Ergo, l’Amministrazione, chiamata a valutare una richiesta di copia dei filmati, deve svolgere un’attenta ponderazione caso per caso, assicurando trasparenza e tutela dei dati al tempo stesso.
- L’ITER AMMINISTRATIVO: DAL PROTOCOLLO AL RILASCIO
Ogni istanza di accesso deve essere trattata come un procedimento amministrativo a tutti gli effetti. L’improvvisazione è pericolosa: ogni passaggio deve essere tracciato, motivato e conservato.
- RICEZIONE E PROTOCOLLAZIONE
L’istanza, scritta o digitale, va immediatamente registrata. Deve contenere: giorno, ora e luogo del fatto, finalità concreta dell’accesso (es. tutela legale, ricostruzione di sinistro), e l’indicazione precisa del punto di ripresa richiesto.
- CONGELAMENTO DEL DATO
I sistemi di videosorveglianza comunale cancellano le immagini automaticamente dopo pochi giorni (in media 5-7). Appena ricevuta la richiesta, è indispensabile bloccare o duplicare la registrazione pertinente per evitarne la sovrascrittura. Un gesto semplice, ma giuridicamente decisivo: senza quel “blocco”, il diritto di accesso diventa impossibile ex post.
- VALUTAZIONE ISTRUTTORIA
Segue la fase più delicata: verificare se il richiedente ha un interesse qualificato e se nelle immagini compaiono terzi non coinvolti. In tale ultimo caso, questi ultimi (i cosiddetti “controinteressati”) devono essere informati, potendo esprimere opposizione entro dieci giorni. La loro opposizione, tuttavia, non è vincolante: l’amministrazione deve decidere secundum legem e rationem, motivando il bilanciamento operato.
- RILASCIO O DINIEGO MOTIVATO
Se l’accesso viene concesso, le immagini devono essere fornite solo nella parte pertinente, oscurando volti, targhe e dati non indispensabili.
Se, invece, viene negato, il diniego deve essere motivato in modo puntuale, citando le ragioni giuridiche e tecniche (ex multis: cancellazione dei dati, assenza d’interesse concreto, segreto istruttorio).
- PRASSI VIRTUOSE
La prassi virtuosa prevede:
- una compliance interna che scandisca fasi, responsabilità e tempi;
- una modulistica dedicata, per standardizzare le istanze;
- la formazione tecnica del personale, specie su procedure digitali (oscuramento, tracciabilità, hash code);
- una comunicazione trasparente con il cittadino, evitando frasi evasive o burocratiche.
- IL DIFFICILE EQUILIBRIO TRA EFFICIENZA E TUTELA
L’accesso ai filmati di videosorveglianza, dunque, è un banco di prova della maturità amministrativa dei Comandi. Non basta conoscere la norma, occorre comprenderne lo spirito!

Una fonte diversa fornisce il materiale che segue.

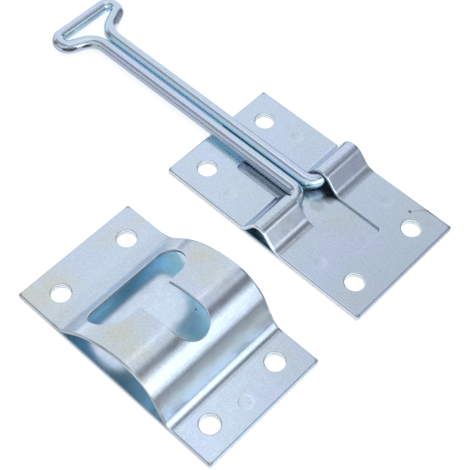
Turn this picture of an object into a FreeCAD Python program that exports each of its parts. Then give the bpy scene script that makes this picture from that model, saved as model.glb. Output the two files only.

Il bravo operatore non è quello che dice sempre “sì”, né quello che dice sempre “no”, ma è colui che sa decidere con ponderazione, logica e metodo.
Come ricorda un noto principio del diritto amministrativo, in medio stat virtus: l’equilibrio è la vera forma della giustizia, anche, e soprattutto, nell’era digitale.
In conclusione, la Polizia Locale ha il compito di far sì che la tecnologia non diventi né un muro né un labirinto, ma una via, chiara e percorribile, verso la verità dei fatti.